A fictional 'John Bull' at Cafe Tortoni in Paris - one of the illustrations in Gronow's books

They are credited with popularising the cravat and leading the switch from knee-breaches to long trousers, and are said to have polished their boots with Champagne.

But this extravagance came at a price, and on 18 June 1823 - the eighth anniversary of Waterloo - he was declared bankrupt and thrown into the debtors' prison.

"He shows admirable candour," McKie said.

"Writing with the benefit of age, he's refreshingly honest about the follies of his youth, and how he can see the same weaknesses leading to the ruin of those around him.

"Yet he's not apologetic either. He sees time in a debtors' prison as an occupational hazard for those who liked adventurous lives. After all, it wasn't seen as real prison, and inmates could have their meals, and even wives and mistresses, brought in.

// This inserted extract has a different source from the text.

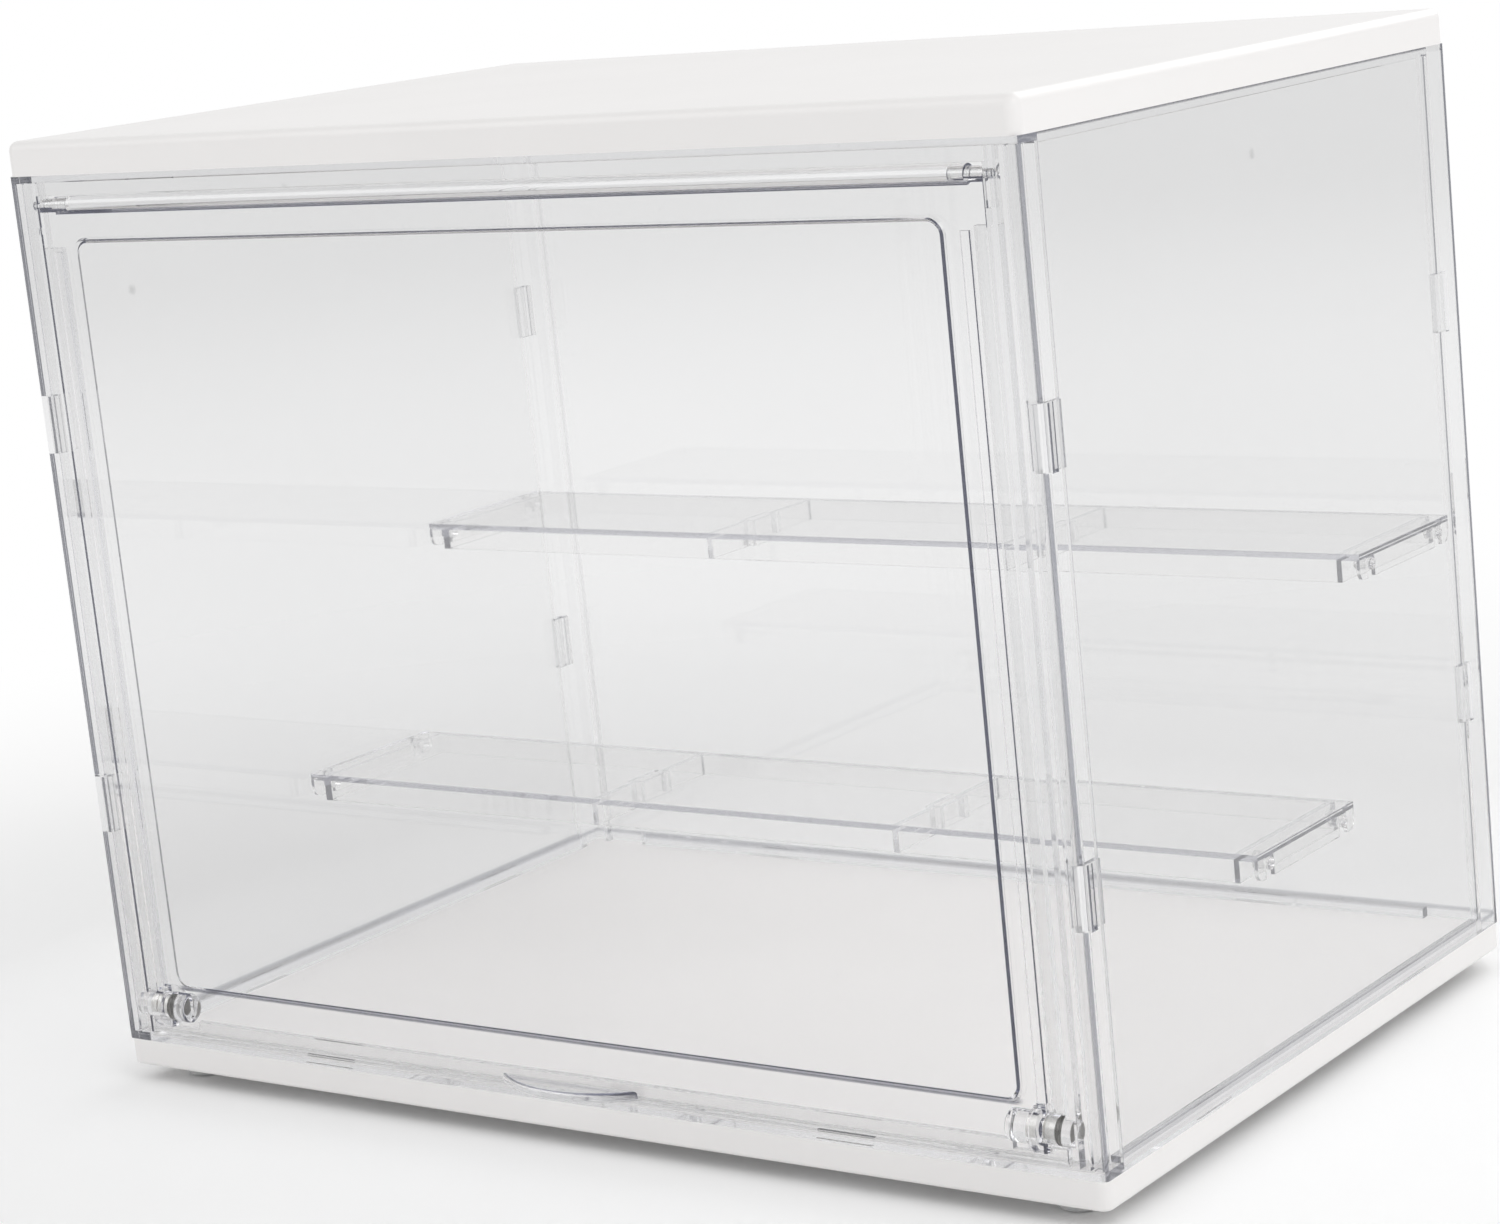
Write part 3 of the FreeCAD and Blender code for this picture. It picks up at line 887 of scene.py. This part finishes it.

"He demonstrates the same pithy frankness when, after describing how he lost his chance of winning a parliamentary seat at Grimsby because he wouldn't bribe the electors, he goes on to record how, in a subsequent contest at Stafford, 'I set out to bribe every man, woman and child'."

'Unquenchable gossip'

However, being an MP proved too much like hard work and Gronow soon retired to France where, aged 63, he married a Breton aristocrat 30 years his junior and had four children.

He was in Paris for the 1848 uprising which forced out Louis Philippe, and again for the coup in 1851 when Louis Napoleon seized power.

According to McKie, it was then that Gronow's memoirs truly came into their own.

"He writes like an unquenchable gossip, but with the authority of a man well connected in the highest echelons of society. His descriptions are acerbic, but softened with humour.

"In some ways he's a hard man to like; unthinkingly anti-Semitic and misogynistic, and in parts nauseously sycophantic towards Wellington. But in other ways he's a liberal who's ahead of his time.

"He is scathing about the failures of the officer class to deal decently with those they command, and talks in uncommonly sympathetic terms about the plight of the poor during the Paris uprisings."

He died in Paris on 20 November 1865 and, according to the Morning Post: "He left his widow and infant children wholly unprovided for."

But for a man for whom all publicity was good publicity, perhaps the bitterest pill of all for Gronow to swallow would be that 150 years after his death, hardly anybody remembers his name.